Campaign contribution and expense reports show that CRMLA has drawn 66 monetary contributions for its advocacy efforts this year, with 52 of them coming from individuals or businesses with Nevada addresses. And the 14 that came from out of state totaled $16,530 out of a total of $282,000. In other words, less than 6 percent of the total contributions came from addresses beyond Nevada’s borders.

The majority of the campaign funding came from sources like:

• Longtime Las Vegas businessman Phil Peckman, an investor in Thrive Cannabis Marketplace. Peckman, who gave $25,000, has been a board member for a number of organizations — the Las Vegas Chamber of Commerce, Henderson Chamber of Commerce, Boys and Girls Club Foundation and Nevada State College Foundation among them.

• Nevada Wellness Center, a Las Vegas dispensary founded by former Las Vegas City Council member and NFL running back Frank Hawkins. The business has contributed $1,000.

• CW Nevada LLC, which contributed $25,250 and is owned by a group of Las Vegas residents led by local attorney Brian Padgett.

• Inyo Fine Cannabis Dispensary, whose owners include Las Vegas native and former assemblyman David Goldwater. Inyo gave $3,000 to the cause.
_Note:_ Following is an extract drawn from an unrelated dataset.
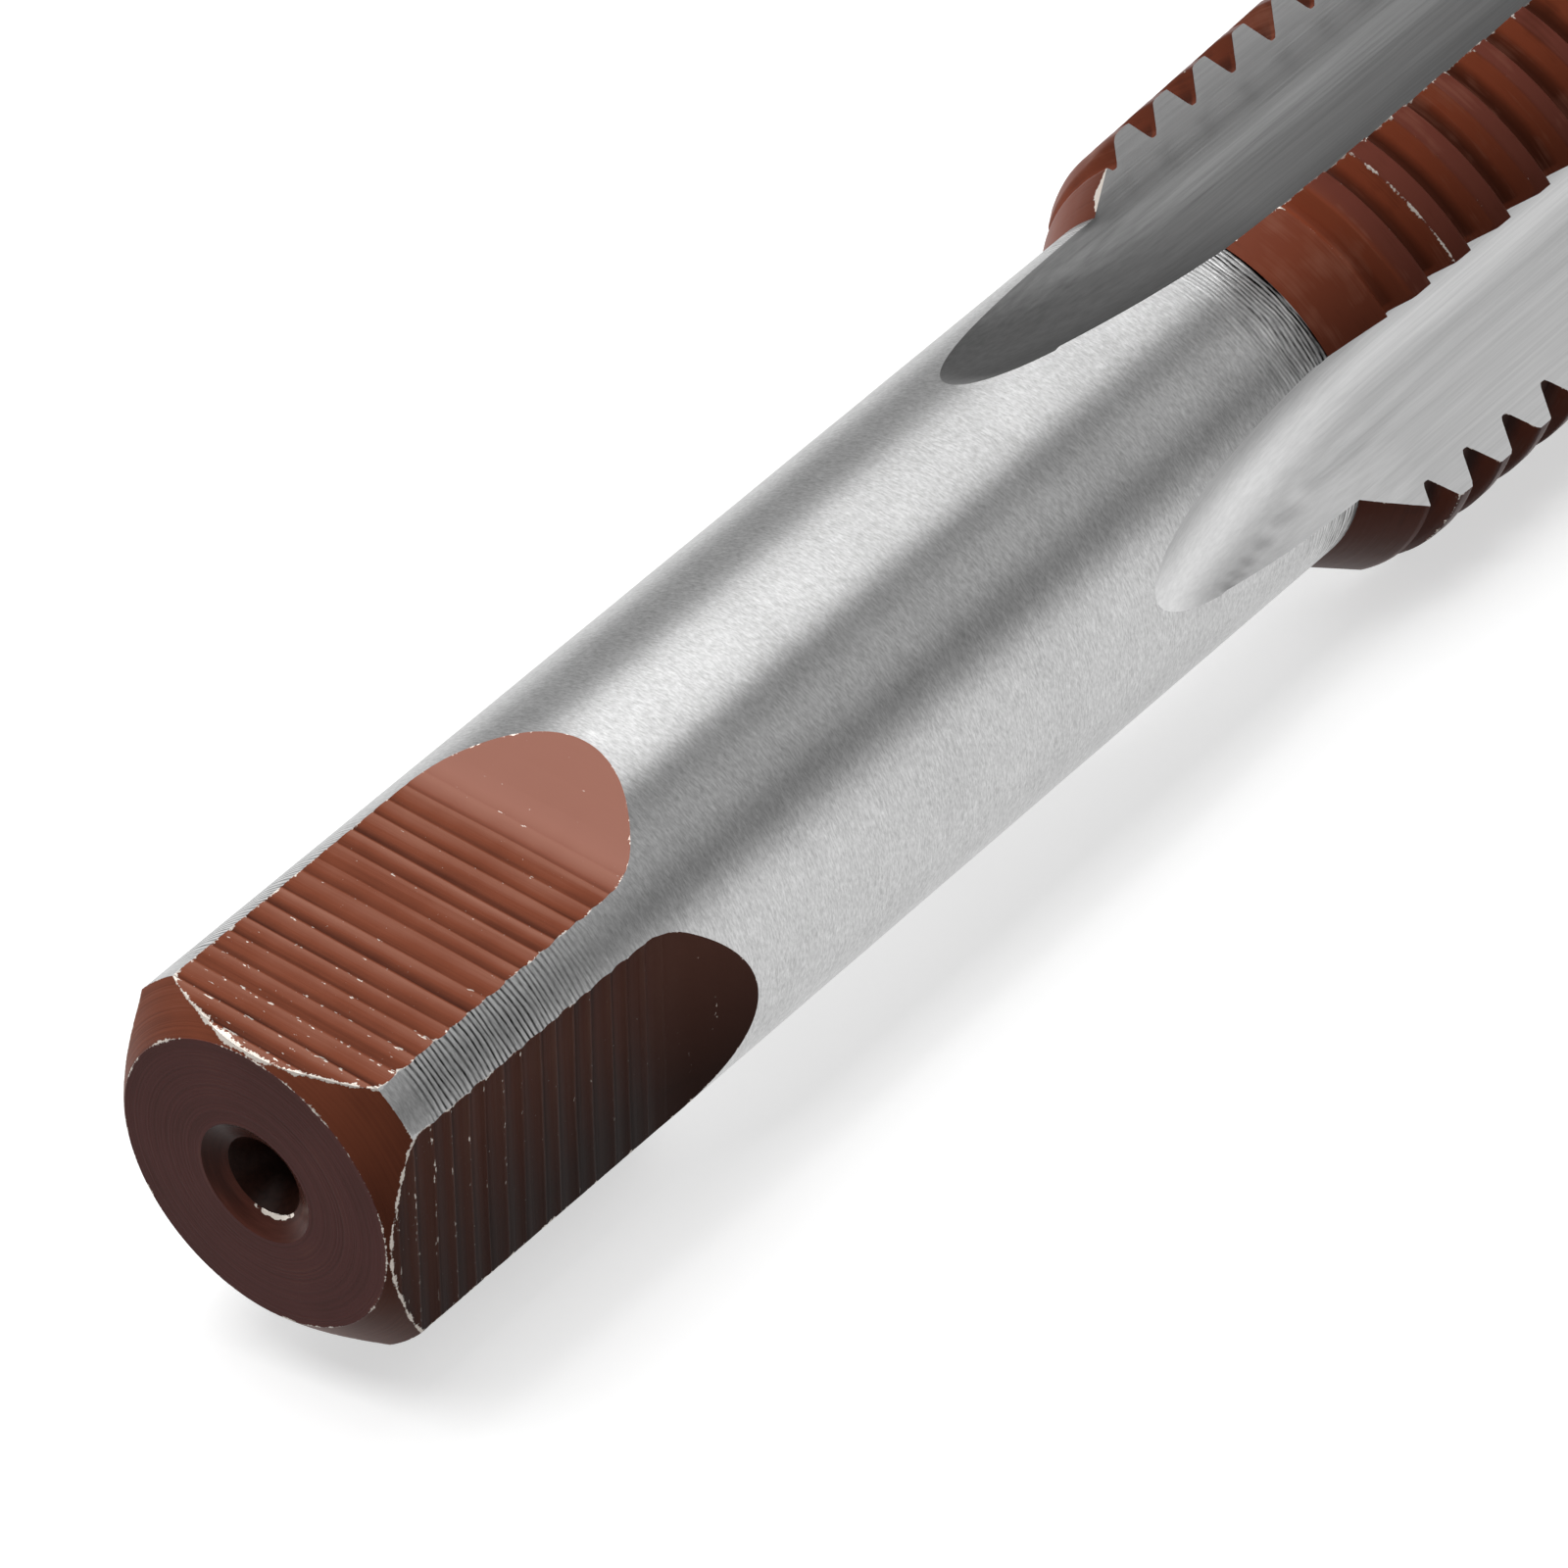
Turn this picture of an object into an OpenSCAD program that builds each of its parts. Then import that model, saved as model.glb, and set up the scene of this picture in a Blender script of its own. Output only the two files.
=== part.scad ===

There are many more examples in the reports, which can be viewed here. More information about operations listed in those reports can be found in the Nevada Secretary of State’s business entity records.

Granted, Nevada’s marijuana industry and the decriminalization campaign aren’t totally funded from within the state. Some of the contributors have formed partnerships with consultants, suppliers, equipment providers and others from beyond Nevada, and some of the donations come from operations with locations in more than one state.

But as public records suggest, those who are pushing the notion that Big Marijuana is running roughshod over Nevada will need to come up with more proof.

Editor’s note: Brian Greenspun, the CEO, publisher and editor of the Las Vegas Sun, has an ownership interest in Essence Cannabis Dispensary.